Looking at the impact of the weather events on health, TORNADO is by far the most severe impact causing both most fatalities and most injuries. HIGH WIND and FLOOD join TORNADO to form the top 3 events being the most harmful regarding public health tightly followed by EXESSIVE HEAT.

Impact on economy

g4 <- ggplot(data = top_n(x = noaa.summary, n = 10, wt = total.prop.dmg), 
             mapping = aes(x = reorder(EVTYPE.clean, total.prop.dmg), y = total.prop.dmg)) +
    geom_bar(stat = "identity", fill = hue_pal()(2)[2]) + 
    labs(y = "total [$]", x = "", 
         title = "Property Damage", subtitle = "top ten event types") + 
    coord_flip()

g5 <- ggplot(data = top_n(x = noaa.summary, n = 10, wt = total.crop.dmg), 
             mapping = aes(x = reorder(EVTYPE.clean, total.crop.dmg), y = total.crop.dmg)) +
    geom_bar(stat = "identity", fill = hue_pal()(2)[1]) + 
    labs(y = "total [$]", x = "", 
         title = "Crop Damage", subtitle = "top ten event types") + 
    coord_flip()

g6 <- ggplot(data = econ, 
             mapping = aes(x = reorder(EVTYPE.clean, -prop.crop), 
                           y = impact, fill = category)) + 
    geom_bar(stat = "identity") +
    labs(x = "", y = "total [$]", 
         title = "Property & Crop Damage", subtitle = "top 10 impact on economy") +
    theme(axis.text.x = element_text(angle = 90, vjust = 0.5, hjust=1))
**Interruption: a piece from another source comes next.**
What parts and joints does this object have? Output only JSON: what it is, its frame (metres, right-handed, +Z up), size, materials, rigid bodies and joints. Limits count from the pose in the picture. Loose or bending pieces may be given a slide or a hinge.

grid.arrange(g6, grid.arrange(g5,g4, nrow = 2), ncol = 2)

While DROUGHT has the strongest impact on crop damage, FLOOD has the most severe consequences regarding property damage. Furthermore DROUGHT appears to have only major consequences on crop damage as it is not among the top 10 events causing property damage. Also there is to be noted that property damage prevails crop damage. Hence, property damage dominates the impact on economy caused by weather events. FLOOD has the greatest economic consequences followed by HURRICANE (TYPHOON) and TORNADO as seen on the left side in the figure above, where property damage and crop damage are added to give the overall picture. The previously defined group others comes in at rank five which is not surprising as various non-matching events were grouped together.